4. Drink red wine. How many studies are needed to validate the value of this drink? Enjoy a regular glass of merlot and pinot noir to celebrate the fact that you are living longer by doing so. Just don’t justify over consumption. A few glasses a week is about right.

Sociological

5. Slow down and enjoy your community. Every blue zone populace takes time to enjoy each other in a communal setting. Stop working so much and start enjoying each other’s company more.

6. Be spiritual in a group. Regularly gathering in a spiritual community emboldens faith in one another and God. Spiritual communities are generally supportive and kind, which makes belonging and living more rewarding.

7. Put family first. By having a strong, deep, and wide family, older people are able to lovingly realize the fruits of their efforts. They are also are attended to by and can count on those younger than them. This makes for powerful, caring relationships.

8. Belong to the right tribe. Whether a member of an extended southern California religious denomination or part of a mountaintop community in Greece, people who share common life experiences and pursuits live longer simply because of this emotional and lifestyle connection.

Heart and Soul

9. Find a partner who helps you treat yourself well. This is not in “The Blue Zone,” but we include it here given our mile-a-minute lifestyle.

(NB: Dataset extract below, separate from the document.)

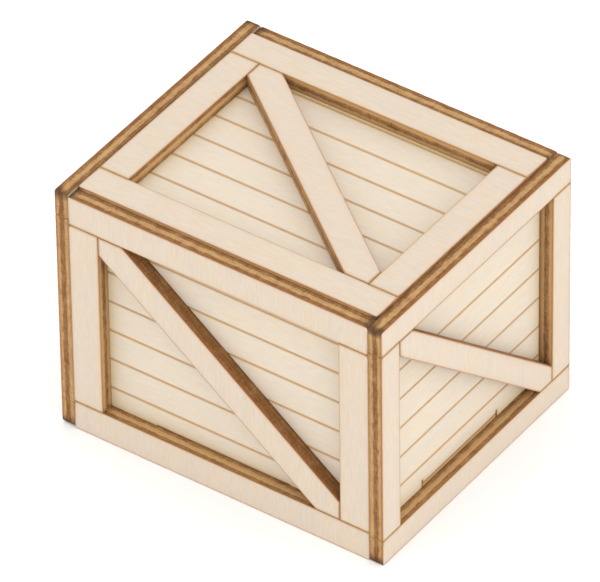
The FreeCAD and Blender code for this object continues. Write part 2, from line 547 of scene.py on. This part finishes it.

We now recognize the importance of having a significant other in your life for at least a big portion of it, as a partner to help you navigate this face-paced world. The best significant other (whether this is a spouse, friend, or relative) helps you treat yourself well, in order for you to take time to learn, heal, have fun, and regularly reward yourself.

10. Have purpose. Doing what you love is not just a cliché. It has powerful impacts on how you experience and view each day, each hour, and each moment. In Okinawa, they have a phrase for this: “ikigai” which means "the reason I get up in the morning." Blue zones centenarians have very strong ikigai. To be able to live until you are very old you should too. Purpose gives your life meaning which gives you more reason to live.